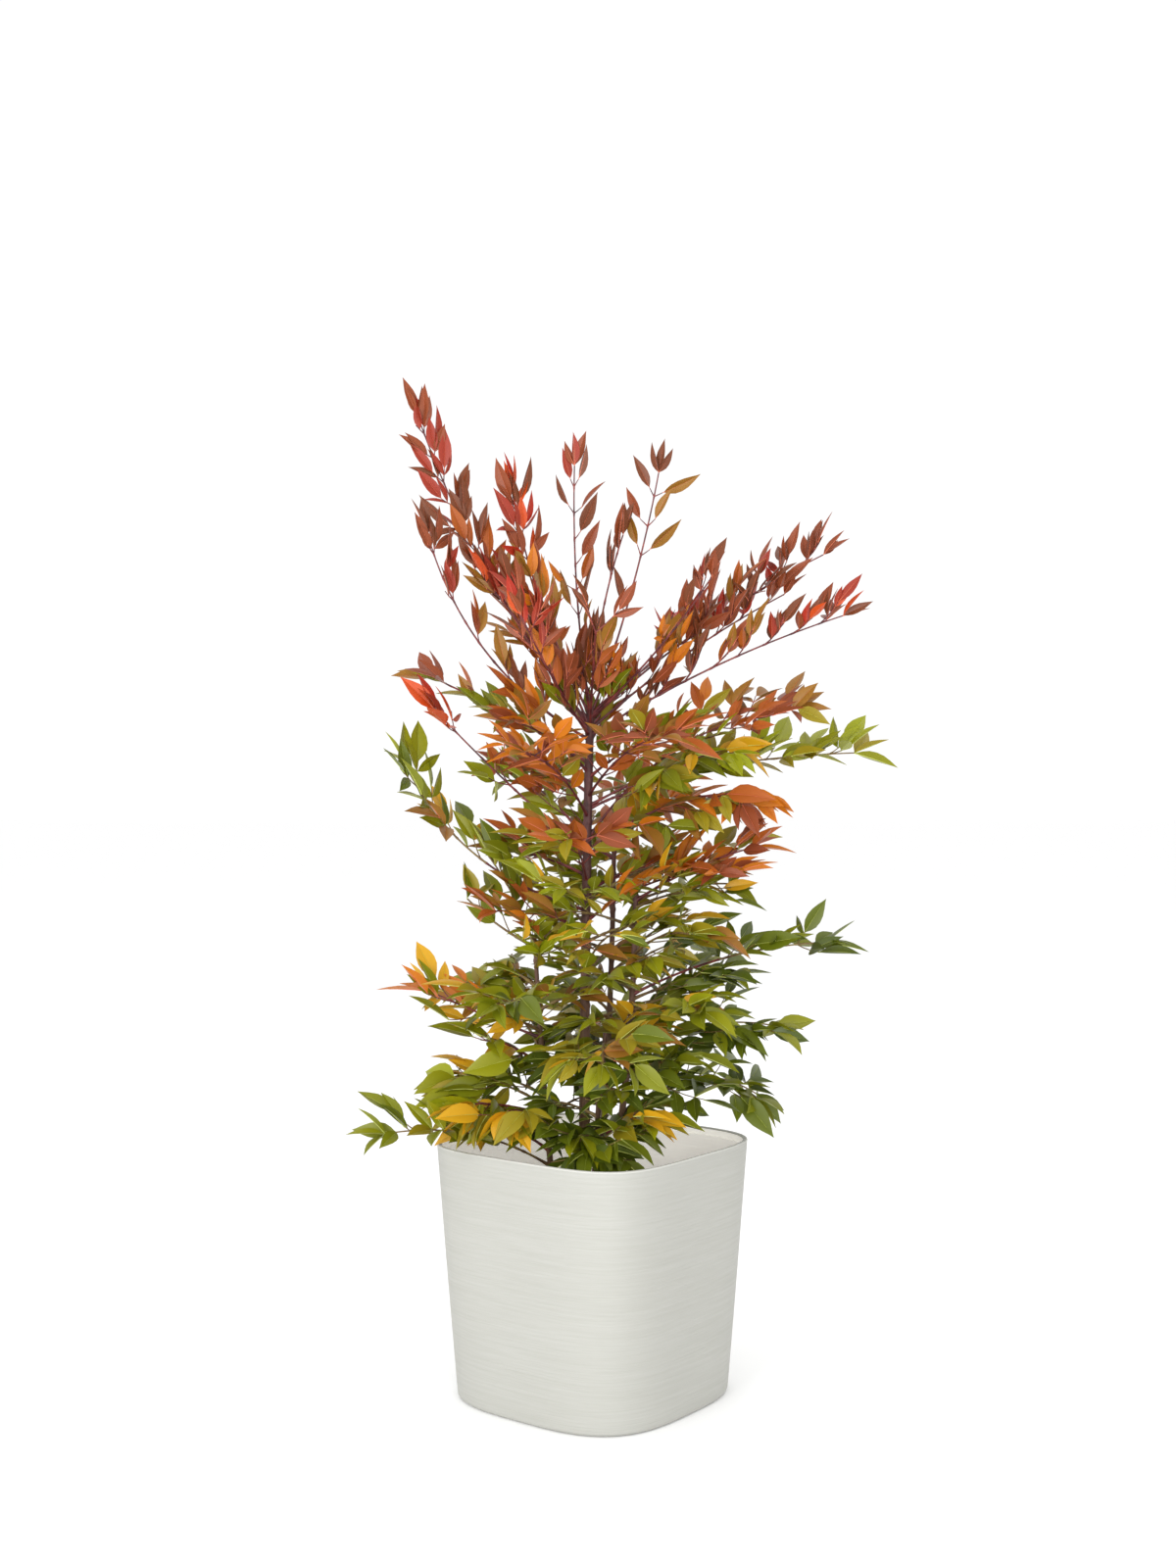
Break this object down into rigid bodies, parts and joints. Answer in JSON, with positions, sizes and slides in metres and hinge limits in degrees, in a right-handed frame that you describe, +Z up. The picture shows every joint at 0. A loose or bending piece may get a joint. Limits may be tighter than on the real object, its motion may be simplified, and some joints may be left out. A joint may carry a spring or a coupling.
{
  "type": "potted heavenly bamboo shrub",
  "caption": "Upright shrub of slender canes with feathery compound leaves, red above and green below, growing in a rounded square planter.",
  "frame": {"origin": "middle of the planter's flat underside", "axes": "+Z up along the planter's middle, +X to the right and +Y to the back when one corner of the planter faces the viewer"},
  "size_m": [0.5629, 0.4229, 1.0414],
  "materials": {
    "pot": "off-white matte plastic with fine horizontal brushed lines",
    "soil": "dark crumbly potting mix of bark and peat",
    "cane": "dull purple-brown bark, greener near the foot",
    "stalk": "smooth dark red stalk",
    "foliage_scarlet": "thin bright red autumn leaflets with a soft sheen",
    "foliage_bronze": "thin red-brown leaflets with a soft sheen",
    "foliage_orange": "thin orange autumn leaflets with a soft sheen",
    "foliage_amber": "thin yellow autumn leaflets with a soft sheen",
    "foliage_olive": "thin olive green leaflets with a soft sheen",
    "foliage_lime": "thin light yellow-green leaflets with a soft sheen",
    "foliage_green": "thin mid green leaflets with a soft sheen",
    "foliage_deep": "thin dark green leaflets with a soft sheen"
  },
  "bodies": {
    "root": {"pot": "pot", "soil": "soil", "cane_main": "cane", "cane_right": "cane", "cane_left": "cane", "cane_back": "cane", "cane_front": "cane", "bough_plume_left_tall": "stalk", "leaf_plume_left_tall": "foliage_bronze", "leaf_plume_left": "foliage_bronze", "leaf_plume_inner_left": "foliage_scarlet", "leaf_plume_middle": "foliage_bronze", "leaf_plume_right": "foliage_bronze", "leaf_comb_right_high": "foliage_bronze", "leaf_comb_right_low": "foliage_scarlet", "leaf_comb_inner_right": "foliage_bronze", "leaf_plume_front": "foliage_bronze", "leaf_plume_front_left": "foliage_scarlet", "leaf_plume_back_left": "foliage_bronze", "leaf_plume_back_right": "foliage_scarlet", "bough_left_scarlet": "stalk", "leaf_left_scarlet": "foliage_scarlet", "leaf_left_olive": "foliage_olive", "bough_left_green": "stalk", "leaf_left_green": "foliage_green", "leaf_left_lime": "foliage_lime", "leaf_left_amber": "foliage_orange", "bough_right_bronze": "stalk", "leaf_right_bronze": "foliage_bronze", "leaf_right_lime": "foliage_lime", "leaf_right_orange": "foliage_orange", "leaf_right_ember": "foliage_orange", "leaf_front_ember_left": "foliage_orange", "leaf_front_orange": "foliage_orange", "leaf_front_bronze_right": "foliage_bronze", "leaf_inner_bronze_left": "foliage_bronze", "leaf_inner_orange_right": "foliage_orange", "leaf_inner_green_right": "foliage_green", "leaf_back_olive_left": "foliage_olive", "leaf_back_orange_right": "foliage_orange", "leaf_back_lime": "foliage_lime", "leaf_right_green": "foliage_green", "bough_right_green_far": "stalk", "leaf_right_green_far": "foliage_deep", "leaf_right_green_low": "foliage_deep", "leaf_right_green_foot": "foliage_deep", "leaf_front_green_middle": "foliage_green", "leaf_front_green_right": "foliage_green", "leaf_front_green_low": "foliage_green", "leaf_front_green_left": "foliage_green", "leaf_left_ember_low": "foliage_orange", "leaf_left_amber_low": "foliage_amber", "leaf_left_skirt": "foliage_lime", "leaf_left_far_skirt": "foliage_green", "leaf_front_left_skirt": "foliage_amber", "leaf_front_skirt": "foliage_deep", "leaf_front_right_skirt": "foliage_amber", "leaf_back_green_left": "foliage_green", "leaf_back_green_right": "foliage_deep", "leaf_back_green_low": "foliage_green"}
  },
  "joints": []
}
==
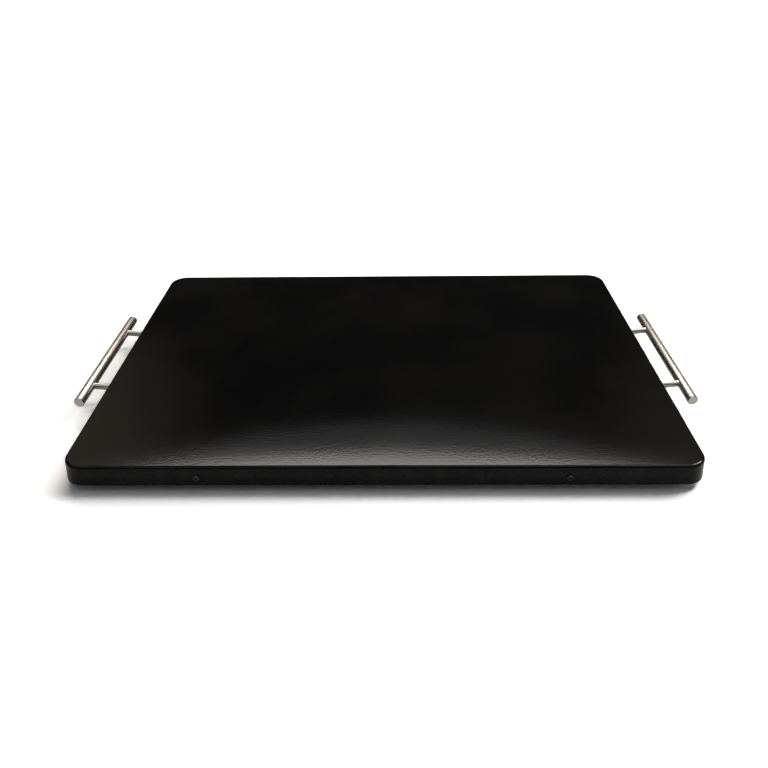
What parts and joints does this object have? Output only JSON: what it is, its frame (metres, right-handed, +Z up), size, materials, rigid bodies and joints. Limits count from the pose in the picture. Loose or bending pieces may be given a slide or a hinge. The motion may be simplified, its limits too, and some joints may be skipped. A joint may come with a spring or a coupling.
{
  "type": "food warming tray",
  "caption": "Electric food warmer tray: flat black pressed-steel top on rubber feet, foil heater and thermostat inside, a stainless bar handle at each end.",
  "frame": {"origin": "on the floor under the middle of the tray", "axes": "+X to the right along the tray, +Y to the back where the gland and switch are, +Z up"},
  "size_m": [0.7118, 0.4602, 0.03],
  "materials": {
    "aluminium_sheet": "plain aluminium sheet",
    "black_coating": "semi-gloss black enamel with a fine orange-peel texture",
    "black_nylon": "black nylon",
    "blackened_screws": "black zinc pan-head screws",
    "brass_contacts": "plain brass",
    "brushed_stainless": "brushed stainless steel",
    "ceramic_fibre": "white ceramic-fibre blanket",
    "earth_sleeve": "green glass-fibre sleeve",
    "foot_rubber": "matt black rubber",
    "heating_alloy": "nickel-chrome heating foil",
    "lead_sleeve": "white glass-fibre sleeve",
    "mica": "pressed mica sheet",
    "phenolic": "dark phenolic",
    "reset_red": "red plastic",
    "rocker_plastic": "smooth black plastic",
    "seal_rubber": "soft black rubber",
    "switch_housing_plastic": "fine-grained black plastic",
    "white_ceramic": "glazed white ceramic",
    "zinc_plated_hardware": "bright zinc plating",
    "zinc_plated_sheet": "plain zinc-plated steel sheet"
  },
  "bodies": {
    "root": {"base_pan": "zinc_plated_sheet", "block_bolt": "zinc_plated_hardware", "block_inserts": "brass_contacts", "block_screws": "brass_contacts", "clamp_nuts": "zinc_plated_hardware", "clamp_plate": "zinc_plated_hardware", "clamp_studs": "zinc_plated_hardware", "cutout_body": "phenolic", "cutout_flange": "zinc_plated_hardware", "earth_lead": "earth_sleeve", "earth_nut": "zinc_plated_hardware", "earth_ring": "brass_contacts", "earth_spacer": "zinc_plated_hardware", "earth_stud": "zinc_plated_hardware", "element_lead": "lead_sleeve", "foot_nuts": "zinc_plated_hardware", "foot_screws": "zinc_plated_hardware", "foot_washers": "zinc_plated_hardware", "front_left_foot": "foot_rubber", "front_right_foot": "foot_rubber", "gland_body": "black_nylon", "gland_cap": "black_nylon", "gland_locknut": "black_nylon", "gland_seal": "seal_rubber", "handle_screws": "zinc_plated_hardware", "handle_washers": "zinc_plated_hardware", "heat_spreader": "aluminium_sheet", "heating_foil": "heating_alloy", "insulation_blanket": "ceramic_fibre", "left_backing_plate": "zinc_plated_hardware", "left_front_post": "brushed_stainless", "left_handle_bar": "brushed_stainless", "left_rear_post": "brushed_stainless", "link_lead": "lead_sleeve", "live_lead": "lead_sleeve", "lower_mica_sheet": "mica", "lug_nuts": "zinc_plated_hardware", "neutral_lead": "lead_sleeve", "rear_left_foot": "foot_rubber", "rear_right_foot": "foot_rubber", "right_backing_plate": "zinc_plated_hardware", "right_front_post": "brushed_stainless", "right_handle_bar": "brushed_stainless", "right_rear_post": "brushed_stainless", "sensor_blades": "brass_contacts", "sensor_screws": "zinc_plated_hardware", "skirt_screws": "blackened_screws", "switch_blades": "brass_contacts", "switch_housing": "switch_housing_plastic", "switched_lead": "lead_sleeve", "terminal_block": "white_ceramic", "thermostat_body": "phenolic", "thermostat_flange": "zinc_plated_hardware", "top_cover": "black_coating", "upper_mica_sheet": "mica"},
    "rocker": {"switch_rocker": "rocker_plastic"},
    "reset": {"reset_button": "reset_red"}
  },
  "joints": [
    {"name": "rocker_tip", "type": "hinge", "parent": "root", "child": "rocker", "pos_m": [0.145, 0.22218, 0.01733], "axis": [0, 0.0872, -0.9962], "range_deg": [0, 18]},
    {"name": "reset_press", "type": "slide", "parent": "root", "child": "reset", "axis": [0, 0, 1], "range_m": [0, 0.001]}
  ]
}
...
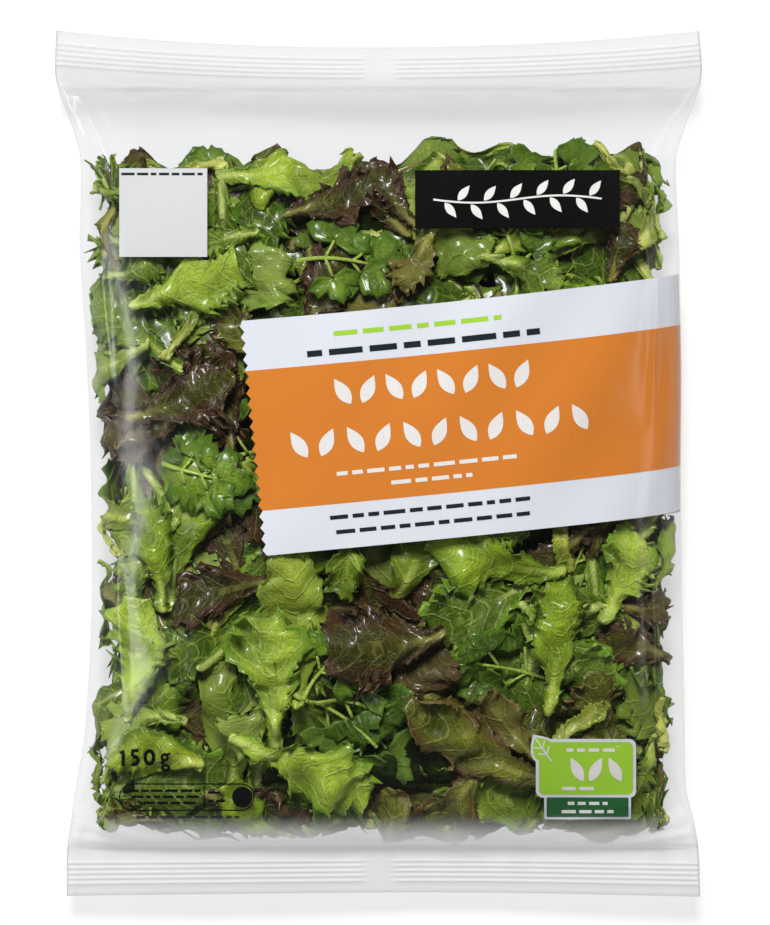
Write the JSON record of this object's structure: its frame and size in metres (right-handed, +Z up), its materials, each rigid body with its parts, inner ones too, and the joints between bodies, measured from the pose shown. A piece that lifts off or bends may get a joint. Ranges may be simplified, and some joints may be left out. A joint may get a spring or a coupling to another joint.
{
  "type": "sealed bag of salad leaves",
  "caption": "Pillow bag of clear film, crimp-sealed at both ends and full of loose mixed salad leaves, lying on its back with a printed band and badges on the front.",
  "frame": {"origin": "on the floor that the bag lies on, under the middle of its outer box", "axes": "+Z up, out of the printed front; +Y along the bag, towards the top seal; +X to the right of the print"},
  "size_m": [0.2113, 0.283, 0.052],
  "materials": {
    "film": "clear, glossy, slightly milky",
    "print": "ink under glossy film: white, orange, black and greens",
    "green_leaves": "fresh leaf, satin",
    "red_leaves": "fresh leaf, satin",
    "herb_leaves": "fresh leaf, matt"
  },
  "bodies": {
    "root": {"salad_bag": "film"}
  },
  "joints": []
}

Set task — Provide the count, and nothing else, of lines in the data above where the word "metres" occurs.

Solution to this exercise — 3